Robert Reich is the nation's 22nd Secretary of Labor and a professor at the University of California at Berkeley.

He has served as labor secretary in the Clinton administration, as an assistant to the solicitor general in the Ford administration and as head of the Federal Trade Commission's policy planning staff during the Carter administration.

He has written eleven books, including The Work of Nations, which has been translated into 22 languages; the best-sellers The Future of Success and Locked in the Cabinet, and his most recent book, Supercapitalism. His articles have appeared in the New Yorker, Atlantic Monthly, New York Times, Washington Post, and Wall Street Journal. Mr. Reich is co-founding editor of The American Prospect magazine. His weekly commentaries on public radio’s "Marketplace" are heard by nearly five million people.

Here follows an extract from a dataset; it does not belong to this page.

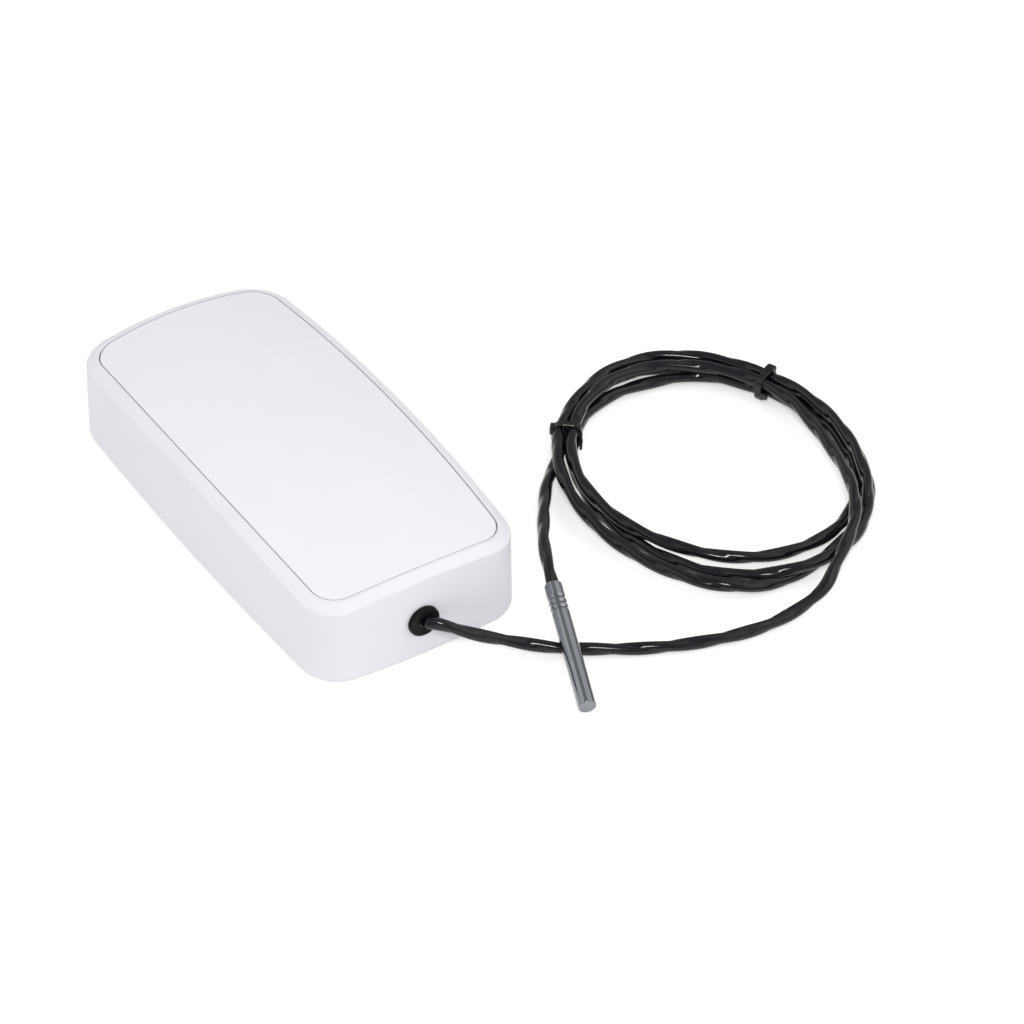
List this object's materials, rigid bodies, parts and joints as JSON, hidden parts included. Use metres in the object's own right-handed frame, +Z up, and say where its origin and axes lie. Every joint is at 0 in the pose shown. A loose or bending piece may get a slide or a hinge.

In 2003, Mr. Reich was awarded the prestigious Vaclev Havel Foundation Prize, by the former Czech president, for his pioneering work in economic and social thought. In 2005, his play, Public Exposure, broke box office records at its world premiere on Cape Cod.

Mr. Reich has been a member of the faculties of Harvard’s John F. Kennedy School of Government and of Brandeis University. He received his B.A. from Dartmouth College, his M.A. from Oxford University, where he was a Rhodes Scholar, and his J.D. from Yale Law School.